Of the many shortcomings associated with these instruments for the purpose of counseling, employment placement, and postsecondary education of adults with disabilities, there are three in particular that are problematic from my point of view and that drive alternative assessment choice and development.

First, standardized testing generates situations where the abilities measured are tested in formats not typical of contextual or “real-world” situations. Wiggins char­acterized the inadequacy of this testing approach as “removing what is central in intel­lectual competence: the use of judgment to recognize complex problems and use one’s discreet knowledge to solve them” (Wiggins,1989).

Second, standardized testing provides, at best, superficial information limited in relationship to the full potential of the person. Accurate measurement using stan­dardized instruments falls short of examining the “whole” person because it pro­vides limited understanding of the social, emotional, physical, aesthetic, and intellec­tual development that is unique to that individual (Ulrey & Ulrey, 1992).

Finally, standardized testing focuses on the content of test responses instead of the learning process used to formulate a response (Lazear, 1994). Living in an information age society, where the sheer volume of available knowledge is growing beyond our capability to acquire, make meaningful, store, and situationally select it, should pro­mote efforts to look beyond mastering academic content as the primary benchmark of testing.

Increased attention should be given to designing instruments that show the processes associated with developing and utilizing the capacity to be a creative thinker and problem solver-how to adapt, transfer, and integrate classroom or workplace content into daily living/employment tasks.

In point of fact, just being able to recall information from multiple-choice, essay, or fill-in-the blank tests does not pro­vide an accurate reading of a person with disabilities grasp of the material, nor does this alone guar­antee success on the job, in which performance is evaluated through work quality and quantity, the benchmarks of practical application and mastery of content.

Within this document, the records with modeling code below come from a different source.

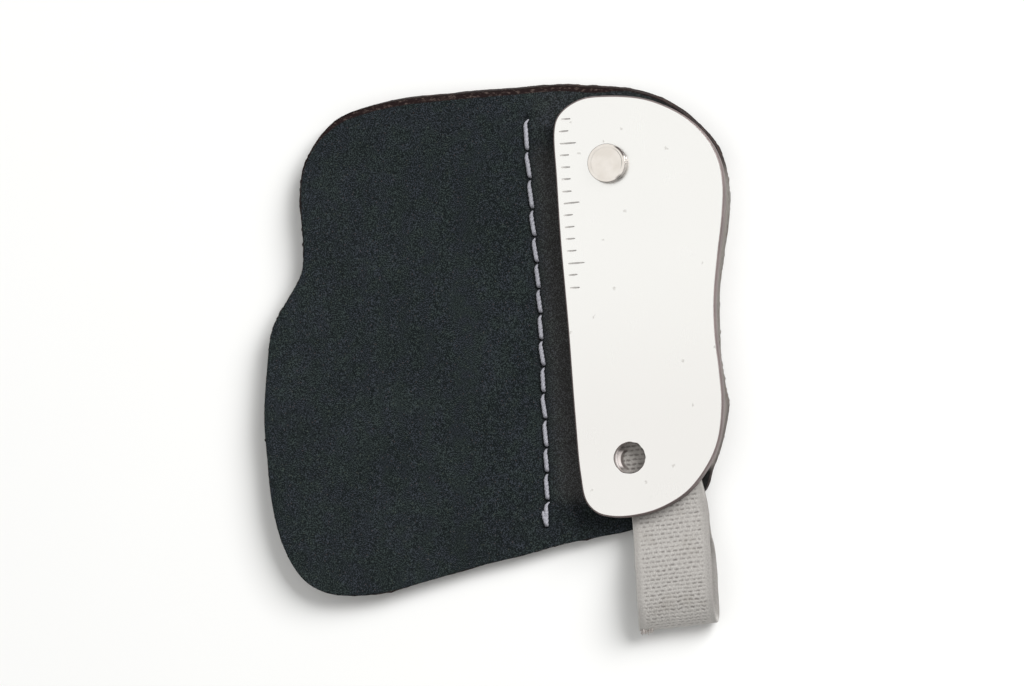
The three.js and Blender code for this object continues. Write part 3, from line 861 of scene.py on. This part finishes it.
# Seam
def stitch(here, there, level, rise, up, hook, seed):
    """One stitch from hole to hole: plied thread, a lobed section that turns as it goes, carried along an
    arched line that dives into both holes."""
    share = np.linspace(0, 1, STITCH_STATIONS)
    run = there - here
    length = float(np.hypot(*run))
    side = np.array([-run[1], run[0]]) / length
    draw = np.random.default_rng(seed)
    bow = draw.uniform(-0.05, 0.05)
    inner = 0.03 + 0.94 * share
    sway = STITCH_SLANT * (2 * share - 1) + bow * np.sin(math.pi * share)
    sway += hook * np.maximum(0, 1 - share / 0.22) ** 1.5
    middle = here + run * inner[:, None] + side * sway[:, None]
    end = np.abs(2 * share - 1)
    z = level + up * (rise - STITCH_DIVE * end**9) + curl_at(middle[:, 0], middle[:, 1])
    taper = 1 - 0.6 * np.maximum(0, 1 - share / 0.36) ** 1.6 - 0.2 * np.maximum(0, share / 0.5 - 1) ** 6
    radius = THREAD_RADIUS * taper * np.sqrt(1 - 0.97 * end**30)
    angle = np.linspace(0, 2 * math.pi, STITCH_SIDES, endpoint=False)
    lay = 2 * math.pi * share * length / THREAD_LAY + draw.uniform(0, 6)
    lobe = 0.8 + 0.2 * np.abs(np.cos(THREAD_PLIES * (angle - lay[:, None] * up) / 2))
    reach = radius[:, None] * lobe
    place = middle[:, None] + side * (reach * np.cos(angle))[..., None]
    upwards = STITCH_FLAT * reach * np.sin(angle)
    return np.concatenate([place, (z[:, None] + upwards)[..., None]], axis=-1)


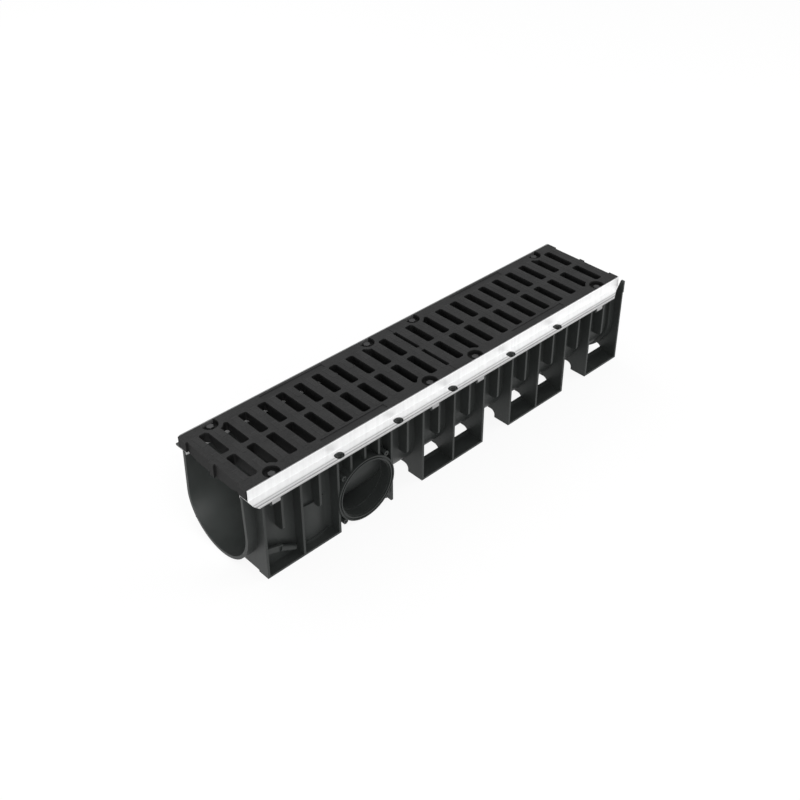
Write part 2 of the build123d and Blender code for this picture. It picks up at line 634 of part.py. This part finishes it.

Global assessment efforts making progress, but coming up short too

The Programme for International Student Achievement (PISA)widely accepted as the “Gold standard” of international assessment for real world applications of critical thinking and problem solving, does not have measurements that  can show student effectiveness in  how to resolve conflicts with civility, bargaining & making compromises, or reliably & accurately assessing the many life situations which do not have clear, certain outcomes.

According to Ian Whitman, Head of Program in the Education Directorate of OECD, there are no efforts currently being undertaken by this body to develop tools which can assess how effectively a student deals with decision uncertainties such as gauging their risk-taking adversity/tolerance, or how to deal with the trade off’s & consequences of choices that are not clearly binary (black & white) situations.

These are the very conditions that confront all people each day- whether they are gamers trying to make the next level in Tour of Duty, or customer service representatives dealing with an out-of-control irate customer.

We do not develop curriculum, teach, or assess these types of situational experiences in either the secondary or higher educational systems.

We do spend many billions of dollars each year in staff training and development throughout the business and corporate communities across the country and world in an attempt to teach these types of “soft skills.”

With this thought in mind, what kind of assessments should we be developing that gets us close to measuring these capacities?

The need for authentic assessment  being discussed in this post promotes the position for an abilities-based evaluation of such processes. Authentic assessments are realistically structured, taking into account real-world constraints typically encountered outside the learning envi­ronment (e.g., time, production-level requirements).

Academic design factors for au­thentic assessment require that testing occur in the context of actual learning situations that are relevant to students, business, and the community. By focusing on the mastery and measurement of true essential skills and competencies, which are supposed to be the basis of “real world” assessment, the ability to uncover students’ working knowledge, skillful use of academic/workplace competencies and transferability of applied learning into real-life situations is facilitated.

This method of assessment replaces the rewarding for retrieval of disconnected bits and pieces of information that are likely to be unrelated to the program of study, career development or workplace training as a whole.

The ability to creatively work through problems encountered on the job, to which there are many possible solutions, is valued at least as much as getting the “right” answer on a  battery of timed paper-and-pencil examinations.

The structure of authentic assessment “examinations” emphasize individual progress in terms of discipline content, processes, and applications of materials-regarding both program requirements and the outside world. Evaluations are constructed using a developmental spiral to represent differing stages of achievement (e.g., content, proc­ess, product, skill level), resulting in tests worth taking and repeating until material is mastered.

Ultimately,  “real world” academic and workplace assessments should accurately predict how an individual who is a nontraditional thinker knows, understands, perceives, learns, and processes information. Such an assessment  measures abilities-based reflections of individual interests, capabilities, and apti­tudes.

The combined results would be responsive to the demands of living in the adult community, acquiring and using workplace literacy, and identifying targeted employment or career objectives. This would be a good outcome for all people, not just those  with special needs.